One of the pre-9/11 weaknesses the U.S. intelligence community has tried to address is increasing its pool of officers who are native speakers and have lived in cultures around the world. Although the numbers are significantly up, it's no match for what a foreign intelligence partner brings to the table.
"A partner brings focus, a partner brings linguistic agility, a partner brings cultural agility, which is very hard for us to come by," Hayden said.
But in the dangerous, unpredictable spy world, relying on a foreign partner can be risky. That was nowhere more evident than when a group of CIA officers planned a meeting with a trusted asset of the Jordanian intelligence service. The asset was, in fact, a double agent who came to the 2009 meeting in Khost, Afghanistan, wearing a suicide bomb vest that he detonated, killing seven CIA employees.

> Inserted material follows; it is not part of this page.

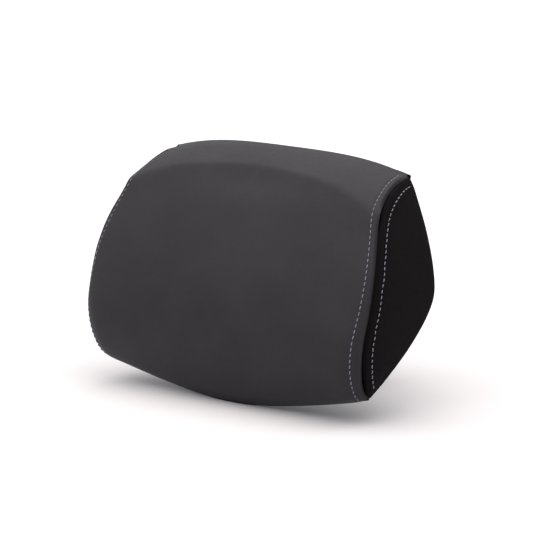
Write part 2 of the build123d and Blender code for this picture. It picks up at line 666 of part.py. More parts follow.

There could also be a downside to focusing almost exclusively on terrorism issues with some foreign partners. A former U.S. intelligence officer wondered if it comes at the expense of other issues.
"Would we have known more about the coming Arab awakening if our relationship with the Egyptian intelligence service had not been so much defined by our (counterterrorism) problem?" the official asked.
And even with the apparent success of the recent joint effort to stop the potential airline bombing, the one thing the intelligence community did not anticipate was that details of the operation would leak to the press.
The revelation might have al Qaeda in the Arabian Peninsula scrambling to find other infiltrators, and administration and congressional officials maintain this will make it more difficult to infiltrate AQAP. That would be a problem.
As Zegart put it, "There is no substitute for that human intelligence on the ground."